P5-11-03: Real-Time Imaging of Human Breast Tissue with Reflectance Confocal Microscopy: Correlation with Routine Pathology

Background: Near-infrared reflectance confocal microscopy (RCM) allows for immediate noninvasive 3-D optical sectioning of opaque objects, such as human tissue, without using the potentially destructive staining and fixing methods used with routine pathology. Recently, RCM has been used to differentiate between malignant and non-malignant dermatologic conditions. We hypothesize that this technique can be used to efficiently and reliably evaluate human breast tissue for the presence of malignancy without compromising the ability to perform routine immunohistochemical (IHC) analyses that accompany the diagnosis of invasive breast cancer.
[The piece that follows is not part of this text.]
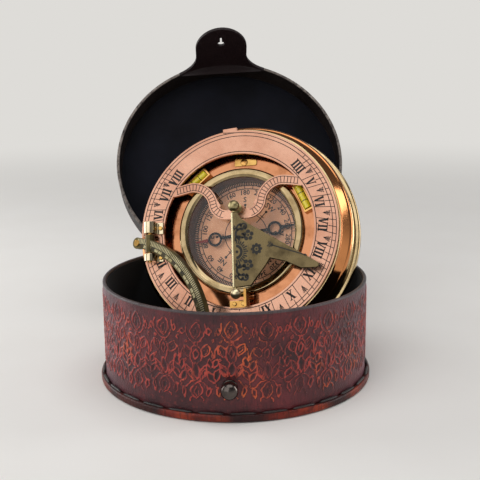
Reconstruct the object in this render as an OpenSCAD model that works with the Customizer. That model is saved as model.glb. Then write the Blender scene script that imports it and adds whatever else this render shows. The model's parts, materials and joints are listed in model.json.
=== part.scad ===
// Folding sundial compass leaning in its round leather case, whose lid stands open.
// The case stands on z = 0 with its stud towards -Y. The instrument is drawn in its own frame, with its foot
// on z = 0 and the dial's noon mark towards -Y, and instrument_placed() leans it in the case.

/* [Leather case] */
// Height of the tray wall above the table
case_h = 54.8; // [48:0.1:64]
// Free room round the instrument's foot rim inside the tray
case_room = 5.7; // [4.8:0.1:9]
// Thickness of the wall leather
leather_t = 1.9; // [1.4:0.1:2.4]
// Thickness of the suede lining
suede_t = 0.6; // [0.4:0.1:1]
// How far the welt at the bottom stands out past the wall
welt_out = 2.6; // [1.5:0.1:4]
// Thickness of the bottom with its welt
welt_t = 3.8; // [3:0.1:5]
// Thickness of the padded floor at its middle
pad_t = 4.3; // [3:0.1:6]

/* [Lid] */
// Depth of the lid's skirt below its top
skirt_h = 14.4; // [11:0.1:18]
// Room between the closed lid's skirt and the tray wall
lid_fit = 0.5; // [0.4:0.1:1]
// Thickness of the lid's top leather
lid_top_t = 2.6; // [2:0.1:3.5]
// Angle to which the lid stands open
lid_open = 125; // [110:1:140]
// Sideways set of the lid's hinge round the case, in degrees
lid_turn = 3.4; // [0:0.1:6]
// Length of the closing tab past the skirt
tab_l = 38; // [34:0.5:39]
// Width of the closing tab
tab_w = 34; // [28:0.5:38]
// Outward lean of the tab from the skirt, in degrees
tab_flare = 4; // [0:1:12]
// Radius of the fillets where the tab leaves the skirt
tab_fillet = 12; // [6:0.5:14]
// Diameter of the keyhole in the tab
keyhole_d = 4.6; // [4:0.1:6]
// Width of the leather hinge strap
strap_w = 46; // [36:1:60]

/* [Stud] */
// Diameter of the stud's ball
stud_d = 8; // [6:0.1:9]
// Diameter of the stud's neck
stud_neck_d = 4; // [3:0.1:5]
// Height of the stud above the table
stud_z = 17.5; // [14:0.5:22]

/* [Instrument body] */
// Diameter of the foot rim
foot_d = 127; // [120:0.5:132]
// Height from the foot to the top of the hour ring
ring_z = 30.5; // [29:0.1:34]
// Height of the foot rim
foot_rim_h = 4.4; // [3.6:0.1:5.4]
// Diameter of the seat that the hour ring lies on
seat_d = 114.4; // [112:0.1:116]
// Radius of the round moulding
roll_r = 2.4; // [1.8:0.1:2.8]
// Thickness of the turned wall at the seat
lip_t = 3.7; // [3:0.1:4.5]
// Depth of the deck below the ring's top
deck_drop = 8; // [7.6:0.1:9]
// Thickness of the deck plate
deck_t = 1.8; // [1.4:0.1:2.4]
// Thickness of the bottom plate
bottom_t = 2.2; // [1.8:0.1:3]

/* [Compass] */
// Inner diameter of the compass bowl
bowl_d = 62; // [58:0.2:64]
// Wall of the bowl
bowl_t = 1.8; // [1.4:0.1:2.2]
// Depth of the dial card below the ring's top
card_drop = 17.2; // [16.4:0.1:18]
// Thickness of the dial card
card_t = 0.8; // [0.6:0.1:1.2]
// Thickness of the bowl's floor
bowl_floor = 2; // [1.6:0.1:2.6]
// How far the bezel reaches out past the bowl
bezel_over = 3.2; // [2.4:0.1:4]
// Height of the bezel above the deck
bezel_h = 3; // [2.4:0.1:3.4]
// Thickness of the glass
glass_t = 1.2; // [1:0.1:1.6]
// Half length of the needle
needle_l = 29; // [25:0.1:29.6]
// Distance of the needle's ring eyes from its pivot
eye_at = 17.6; // [14:0.1:19]
// Outer radius of the ring eyes
eye_r = 4.1; // [3:0.1:4.6]
// Thickness of the needle
needle_t = 0.6; // [0.4:0.1:0.9]
// Way that the red end of the needle points, in degrees from the dial's +X
needle_turn = 186; // [150:1:220]

/* [Hour ring] */
// How far the hour ring's edge lies inside the edge of its seat
ring_inset = 0.95; // [0.5:0.05:2]
// Inner diameter of the hour ring
ring_in_d = 85.9; // [84:0.1:88]
// Thickness of the hour ring
ring_t = 2; // [1.6:0.1:2.4]
// Distance of the gnomon's foot above the ring's centre
foot_up = 11.7; // [10:0.1:13]
// Width of the curved arms
arm_w = 5.2; // [4.4:0.1:5.6]
// Room round the arc's heel in the ring's slot
slot_room = 0.5; // [0.4:0.1:1.2]
// Diameter of the ring's hinge pin
hinge_pin_d = 2.4; // [2:0.1:3]
// Radius of the ring's hinge knuckles
knuckle_r = 2.3; // [2.1:0.1:2.6]

/* [Gnomon] */
// Height of the gnomon's pivot above the ring's top
gnomon_up = 6.6; // [6:0.1:8]
// Thickness of the gnomon plate
gnomon_t = 1.6; // [1.2:0.1:2.2]
// Reach of the gnomon's tip from its pivot line
gnomon_reach = 46; // [42:0.5:48]
// Diameter of the gnomon's pivot pins
gnomon_pin_d = 1.8; // [1.4:0.1:2.2]
// Radius of the ball heads that hold the pivots
ball_r = 3.2; // [2.8:0.1:3.4]

/* [Latitude arc] */
// Radius of the arc's middle line
arc_r = 59; // [56:0.5:61]
// Width of the arc
arc_w = 6; // [5:0.1:6.6]
// Thickness of the arc
arc_t = 3.2; // [2.4:0.1:3.4]
// Height of the arc's pivot above the ring's top
arc_up = 4.4; // [4.2:0.1:5]
// Angle between the folded arc and the hour ring, in degrees
arc_rest = 22.5; // [14:0.5:28]
// Where the arc ends, in degrees round its own centre
arc_end = 80; // [60:1:82]
// Diameter of the arc's hinge pin
arc_pin_d = 2.2; // [1.8:0.1:2.6]

/* [Levelling feet] */
// Diameter of the knurled wheel of a levelling screw
wheel_d = 15; // [12:0.5:18]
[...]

Methods: 45 core needle breast biopsies (12mmx2mm) were collected under sonographic guidance. Biopsy specimens were immediately placed in phosphate buffered saline, injected with 5% acetic acid to enhance reflectivity of the nuclei, and imaged within 5–10 minutes. Digital images of the nuclear and cellular morphology from each intact specimen were acquired and catalogued within 1 hour of biopsy using the VivaCell 5000. Tissue samples were then formalin-fixed and sectioned for routine H&E evaluation or IHC assays. A board certified pathologist trained on 16 paired RCM images and H&E slides was given the blinded test set created from these 45 breast biopsies and asked to evaluate the RCM images for the presence of carcinoma. Preliminary evaluation was also done on 5 biopsy samples with known estrogen receptor (ER) and progesterone receptor (PR) status to determine the feasibility of assessing ER/PR on tissue treated with acetic acid for RCM.
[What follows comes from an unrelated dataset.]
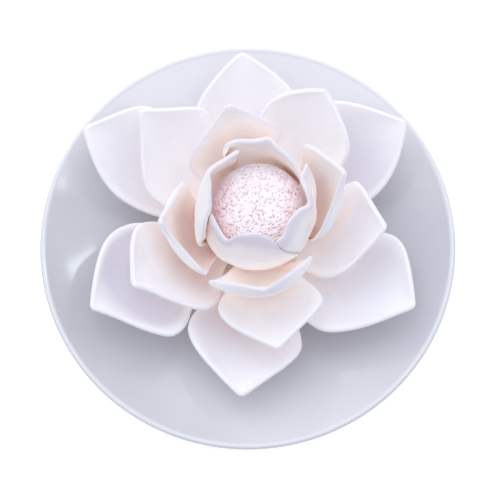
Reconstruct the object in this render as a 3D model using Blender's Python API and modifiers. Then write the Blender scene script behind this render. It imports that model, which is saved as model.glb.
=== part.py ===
"""Ceramic lotus aroma diffuser lying on a shallow glazed dish.

The dish stands on its foot ring at z = 0 with its axis on the origin. The flower rests loose on
the floor of the dish. Petals are thin shells in four rows, luted onto a stepped clay core, and
the innermost row leans over a porous dome. Metres, +Z up.
"""

from math import cos, exp, pi, radians, sin, sqrt

import bmesh
import bpy
from mathutils import Vector

MM = 0.001
GAP = 0.3 * MM  # between pieces that touch on the real object

# Dish: a coupe with a foot ring.
DISH_R = 70 * MM
DISH_H = 16 * MM
DISH_FLOOR_Z = 5 * MM
DISH_WELL_R = 30 * MM  # inside this radius the floor is flat
DISH_CURVE = 1.8  # power law of the wall outside the well
LIP_R = 1.0 * MM  # the rim is rolled to twice this thickness
LIP_START = 115  # degrees, where the wall's inner side runs into the roll
LIP_FACETS = 5
WALL_FACETS = 6
FOOT_OUTER_R = 38 * MM
FOOT_INNER_R = 34.5 * MM
FOOT_H = 2.2 * MM
FOOT_DRAFT = 1.0 * MM  # how far the ring's inner side slopes in
RECESS_Z = 1.8 * MM
DISH_STEPS = 64
AXIS_MERGE = 0.01 * MM  # points of a turned solid this close together are one

# Flower: everything below stands on the dish floor.
FLOWER_X, FLOWER_Y = 1.0 * MM, 5.3 * MM
FLOWER_BOTTOM_Z = DISH_FLOOR_Z + GAP
CORE_STEPS = 24
CORE_PAD_R = 19 * MM
CORE_NECK_R = 4.2 * MM
ROOT_CLEARANCE = 1.0  # mm, between the core and the middle of a petal's wall at its root
ROOT_DEPTH = 1.2  # mm, from there down to the step that carries the petal

# Seed head: a dome, wider than it is tall.
DOME_CENTRE = Vector((3.5, 6.5, 35.5)) * MM
DOME_R = 15.5 * MM
DOME_HALF_HEIGHT = 12 * MM
DOME_CUT = 8 * MM  # its flat underside lies this far below its centre
DOME_SEGMENTS, DOME_RINGS = 24, 14

# Grid of a petal: along its length, and from edge to edge.
PETAL_ROWS, PETAL_COLUMNS = 14, 11
TIP_HALF_WIDTH = 0.8 * MM
TIP_RADIUS = 1.3 * MM  # the point is rounded to this
TIP_FADE = 6 * MM  # and the rounding has died out this far from it
TUCK_FULL = 0.6  # share of the length from which a side is folded in by its full tuck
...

Results: Routine H&E staining identified invasive carcinoma 10/45 biopsy samples (9 invasive ductal [IDC], 1 invasive lobular [ILC]); 2 specimens with IDC also contained ductal carcinoma in situ (DCIS). Evaluation of the RCM images led to the same diagnosis of invasive carcinoma vs. not in all 45 samples and correctly identified 6/9 IDC and 1/1 ILC. RCM correctly identified 1/2 specimens known to contain DCIS. RCM misclassified 3 IDC as DCIS (1), ILC (1), or lobular carcinoma in situ (1), and 1 DCIS as ILC. With respect to the determination of ER/PR status, RCM accurately assessed positivity for both receptors in all 5 specimens.
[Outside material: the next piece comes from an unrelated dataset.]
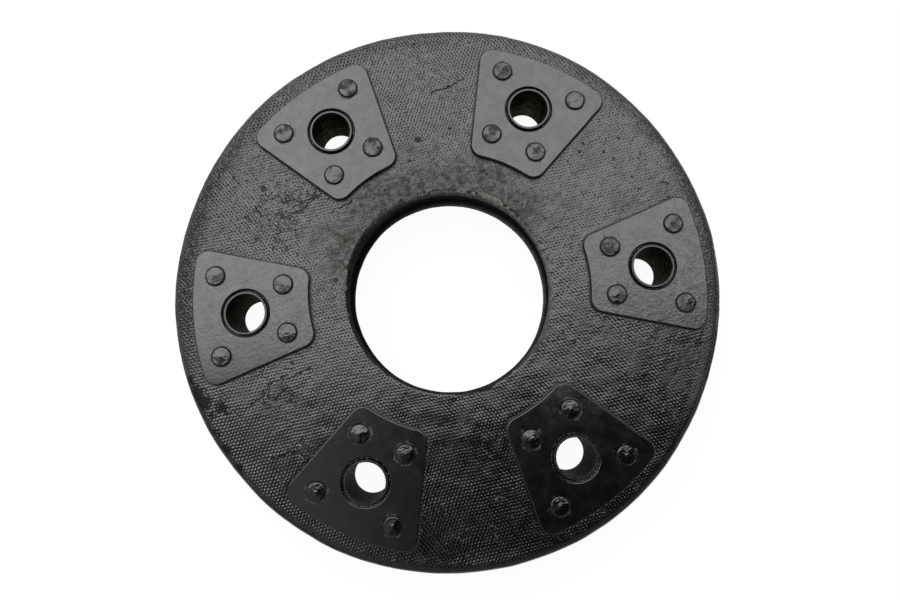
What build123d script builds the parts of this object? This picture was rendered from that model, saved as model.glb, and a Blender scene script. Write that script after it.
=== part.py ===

Conclusions: RCM is comparable to standard microscopy for the reliable identification of carcinoma, and the ability to evaluate breast tissue for malignancy using this technology allows for real-time pathology and may negate the need for repeat diagnostic biopsies to ensure adequate sampling for diagnosis. Importantly, the ability to perform routine IHC for ER/PR status after tissue processing for RCM appears to be preserved. Further evaluation applying the existing technology to a larger sample size for histopathologic correlation, assessment of ER/PR status, and evaluation for HER2 status are planned. These encouraging findings support interest in tailoring RCM for breast tissue to improve the ability to distinguish between invasive vs. in situ disease, and ductal vs. lobular histology.

Citation Information: Cancer Res 2011;71(24 Suppl):Abstract nr P5-11-03.